__GIVEN INFORMATION__.
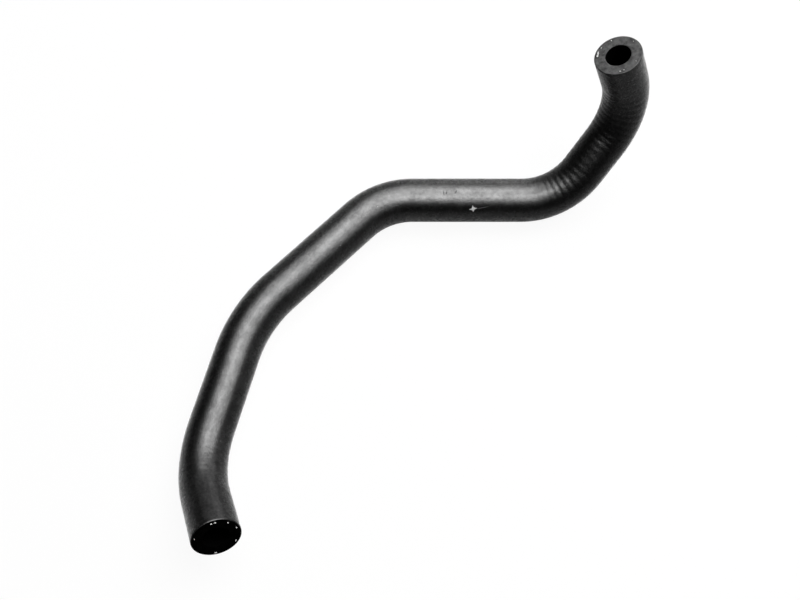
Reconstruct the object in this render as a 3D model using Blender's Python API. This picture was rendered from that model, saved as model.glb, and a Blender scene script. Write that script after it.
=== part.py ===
"""Moulded rubber hose for an engine's oil cooler, one solid, in metres with +Z up.

The hose is one round tube with a thick wall. Five moulded bends join six straight legs. The lower, middle and
upper legs lie flat on the floor, and the two end legs rise from it to their open ends. The legs are named from
the inlet end, at low X and Y, to the outlet end, which stands highest. The origin is on the floor, under the
middle of the hose's outer box, and the upper leg runs along +X.
"""

import math

import bmesh
import bpy
from mathutils import Matrix, Vector

# Round section of the tube.
BORE_DIAMETER = 0.0127
WALL_THICKNESS = 0.00565
OUTER_DIAMETER = BORE_DIAMETER + 2 * WALL_THICKNESS
CUT_EDGE_RADIUS = 0.0004  # both ends are cut square, and their edges are broken by this much

# Straight run of each leg, between its bends.
INLET_STRAIGHT = 0.025
LOWER_STRAIGHT = 0.040
MIDDLE_STRAIGHT = 0.060
UPPER_STRAIGHT = 0.060
RISER_STRAIGHT = 0.018
OUTLET_STRAIGHT = 0.019

# Heading of each leg on the floor plan, in degrees from +X towards +Y.
INLET_HEADING = 113.0
LOWER_HEADING = 75.0
MIDDLE_HEADING = 45.0
UPPER_HEADING = 0.0
RISER_HEADING = 46.0
OUTLET_HEADING = 164.0

# Slope of each leg, in degrees above the horizontal. The inlet leg comes down from its open end.
INLET_RISE = -29.5
FLAT_RISE = 0.0
RISER_RISE = 37.0
OUTLET_RISE = 68.0

# Radius of each bend, to the middle of the tube.
INLET_BEND_RADIUS = 0.050
LOWER_BEND_RADIUS = 0.078
MIDDLE_BEND_RADIUS = 0.042
UPPER_BEND_RADIUS = 0.040
OUTLET_BEND_RADIUS = 0.037

# How finely the round shapes are divided.
SECTION_SIDES = 36
BEND_STEP = 6.0  # degrees turned by each short length of a bend
CUT_EDGE_SEGMENTS = 2
SHARP_EDGE_ANGLE = 60.0  # degrees, above which an edge is one of the cut ends' edges

RUBBER_COLOUR = (0.018, 0.018, 0.019, 1.0)
RUBBER_ROUGHNESS = 0.5


def leg_direction(heading, rise):
    """Unit vector along a leg, from the inlet end towards the outlet end."""
    heading = math.radians(heading)
    rise = math.radians(rise)
    level = math.cos(rise)
    return Vector((math.cos(heading) * level, math.sin(heading) * level, math.sin(rise)))


def hose_legs():
    """Straight run and direction of each leg, from the inlet end."""
    return [
        (INLET_STRAIGHT, leg_direction(INLET_HEADING, INLET_RISE)),
        (LOWER_STRAIGHT, leg_direction(LOWER_HEADING, FLAT_RISE)),
        (MIDDLE_STRAIGHT, leg_direction(MIDDLE_HEADING, FLAT_RISE)),
        (UPPER_STRAIGHT, leg_direction(UPPER_HEADING, FLAT_RISE)),
        (RISER_STRAIGHT, leg_direction(RISER_HEADING, RISER_RISE)),
        (OUTLET_STRAIGHT, leg_direction(OUTLET_HEADING, OUTLET_RISE)),
    ]


def bend_radii():
    """Radius of the bend at the end of each leg but the last."""
    return [
        INLET_BEND_RADIUS,
        LOWER_BEND_RADIUS,
        MIDDLE_BEND_RADIUS,
        UPPER_BEND_RADIUS,
        OUTLET_BEND_RADIUS,
    ]


def inlet_section_matrix(inlet, lower):
    """Places the first section square to the inlet leg, turned so that the flat legs lie on a flat of the tube."""
    up = lower.rotation_difference(inlet) @ Vector((0, 0, 1))
    side = up.cross(inlet)
    square = Matrix((side, up, inlet)).transposed().to_4x4()
    half_a_side = Matrix.Rotation(math.pi / SECTION_SIDES, 4, "Z")
    return square @ half_a_side


def add_section(bm, matrix):
    """Ring of faces between the bore and the outside, which the sweep then carries along the hose."""
    for diameter in (BORE_DIAMETER, OUTER_DIAMETER):
        bmesh.ops.create_circle(bm, segments=SECTION_SIDES, radius=diameter / 2, matrix=matrix)
    bmesh.ops.bridge_loops(bm, edges=bm.edges[:])
    return bm.faces[:] + bm.edges[:]


def sweep_straight(bm, section, travel):
    """Draws the section out along a straight run."""
    drawn = bmesh.ops.extrude_face_region(bm, geom=section)["geom"]
    corners = [part for part in drawn if isinstance(part, bmesh.types.BMVert)]
    bmesh.ops.translate(bm, verts=corners, vec=travel)
    return drawn


def sweep_bend(bm, section, centre, axis, angle):
    """Turns the section about the bend's axis."""
    steps = math.ceil(math.degrees(angle) / BEND_STEP)
    turned = bmesh.ops.spin(bm, geom=section, cent=centre, axis=axis, angle=angle, steps=steps)
    return turned["geom_last"]


def sweep_hose(bm):
    """Sweeps the section along every leg and bend, starting at the world's origin."""
    legs = hose_legs()
    section = add_section(bm, inlet_section_matrix(legs[0][1], legs[1][1]))
    place = Vector((0, 0, 0))
    for leg, radius, next_leg in zip(legs, bend_radii(), legs[1:]):
        straight, direction = leg
        next_direction = next_leg[1]
        section = sweep_straight(bm, section, direction * straight)
        place += direction * straight
        axis = direction.cross(next_direction).normalized()
        inwards = axis.cross(direction)
        centre = place + inwards * radius
        angle = direction.angle(next_direction)
        section = sweep_bend(bm, section, centre, axis, angle)
        place = centre + Matrix.Rotation(angle, 3, axis) @ (place - centre)
    straight, direction = legs[-1]
    sweep_straight(bm, section, direction * straight)


def round_cut_edges(bm):
    """Breaks the sharp edges at the two cut ends, round the bore and round the outside."""
    sharp = [edge for edge in bm.edges if edge.calc_face_angle() > math.radians(SHARP_EDGE_ANGLE)]
    reach = min(CUT_EDGE_RADIUS, WALL_THICKNESS / 3)
    bmesh.ops.bevel(bm, geom=sharp, offset=reach, segments=CUT_EDGE_SEGMENTS, profile=0.5, affect="EDGES")


def stand_on_floor(bm):
    """Moves the hose so that its outer box stands on the floor, centred on the origin."""
    low = Vector(min(corner.co[i] for corner in bm.verts) for i in range(3))
    high = Vector(max(corner.co[i] for corner in bm.verts) for i in range(3))
    middle = (low + high) / 2
    bmesh.ops.translate(bm, verts=bm.verts[:], vec=(-middle.x, -middle.y, -low.z))


def rubber_material():
    """Black moulded rubber with a dull sheen."""
    rubber = bpy.data.materials.new("black_rubber")
    rubber.use_nodes = True
    shader = rubber.node_tree.nodes["Principled BSDF"]
    shader.inputs["Base Color"].default_value = RUBBER_COLOUR
    shader.inputs["Roughness"].default_value = RUBBER_ROUGHNESS
    shader.inputs["Metallic"].default_value = 0.0
    return rubber


def make_hose():
    """Builds the whole hose as one named solid."""
    bm = bmesh.new()
    sweep_hose(bm)
    bmesh.ops.recalc_face_normals(bm, faces=bm.faces[:])
    round_cut_edges(bm)
    stand_on_floor(bm)
    mesh = bpy.data.meshes.new("hose")
    bm.to_mesh(mesh)
    bm.free()
    mesh.shade_smooth()
    mesh.set_sharp_from_angle(angle=math.radians(SHARP_EDGE_ANGLE))
    mesh.materials.append(rubber_material())
    hose = bpy.data.objects.new("hose", mesh)
    bpy.context.scene.collection.objects.link(hose)
    return hose


def main():
    for old in list(bpy.data.objects):
        bpy.data.objects.remove(old)
    make_hose()


main()
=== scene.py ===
"""Looks of a moulded rubber hose for an engine's oil cooler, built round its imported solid.

Lengths are metres and +Z is up. The hose stands where its solid stands. Its six straight legs are the inlet,
lower, middle, upper, riser and outlet leg, named in order from the inlet end, and one bend joins each leg to
the next.

A place on the hose is given as on a tube pulled straight: the distance along it from the inlet end, and the
turn round it from its crown. The crown is the line that faces straight up on the legs that lie flat, and the
turn grows towards the left side of somebody who looks along the hose from the inlet end.
"""

import math
from collections import namedtuple

import bmesh
import bpy
from bpy.props import FloatProperty, FloatVectorProperty, IntProperty, PointerProperty
from mathutils import Matrix, Vector


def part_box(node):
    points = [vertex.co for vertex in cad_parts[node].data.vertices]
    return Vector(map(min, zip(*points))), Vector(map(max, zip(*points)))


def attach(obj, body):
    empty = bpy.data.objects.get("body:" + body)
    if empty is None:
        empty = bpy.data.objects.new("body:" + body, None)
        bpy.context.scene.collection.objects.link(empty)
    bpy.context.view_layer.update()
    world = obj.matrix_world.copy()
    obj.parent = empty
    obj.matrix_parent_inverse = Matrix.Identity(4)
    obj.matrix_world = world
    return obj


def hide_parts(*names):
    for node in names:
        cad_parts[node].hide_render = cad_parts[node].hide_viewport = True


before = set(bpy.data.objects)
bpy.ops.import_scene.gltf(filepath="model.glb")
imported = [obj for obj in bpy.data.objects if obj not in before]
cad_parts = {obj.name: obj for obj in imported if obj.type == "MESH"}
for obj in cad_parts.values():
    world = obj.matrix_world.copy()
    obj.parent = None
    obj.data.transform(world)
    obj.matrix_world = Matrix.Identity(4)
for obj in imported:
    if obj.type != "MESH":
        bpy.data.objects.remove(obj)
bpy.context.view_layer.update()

bl_info = {
    "name": "Moulded Oil Cooler Hose",
    "version": (1, 0, 0),
    "blender": (4, 5, 0),
    "location": "3D View > Sidebar > Hose",
    "description": "Builds a moulded rubber hose, the yarn ends in its cut faces and the stage it lies on",
    "category": "Object",
}

HOSE_SOLID = "hose"
HOSE_BODY = "root"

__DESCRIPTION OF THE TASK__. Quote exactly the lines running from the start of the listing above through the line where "with +Z up." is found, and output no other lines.

__EXERCISE OUTPUT__.
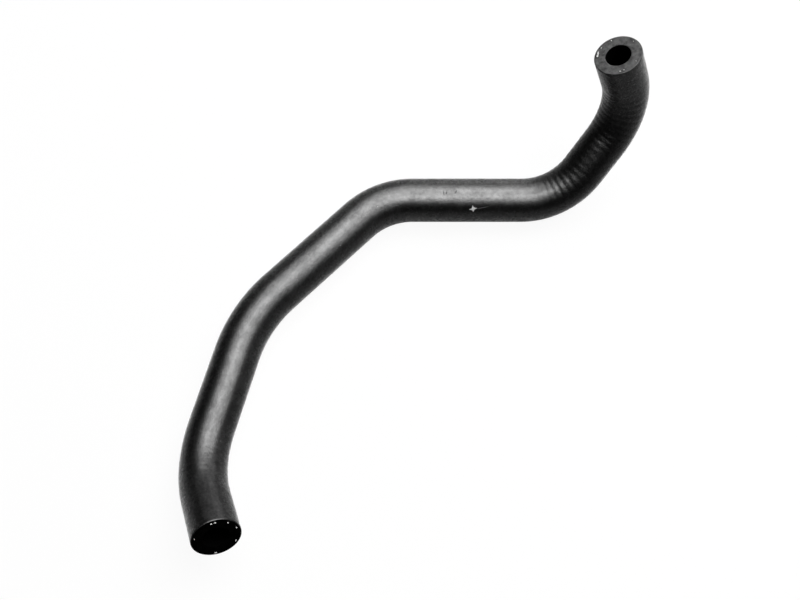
Reconstruct the object in this render as a 3D model using Blender's Python API. This picture was rendered from that model, saved as model.glb, and a Blender scene script. Write that script after it.
=== part.py ===
"""Moulded rubber hose for an engine's oil cooler, one solid, in metres with +Z up.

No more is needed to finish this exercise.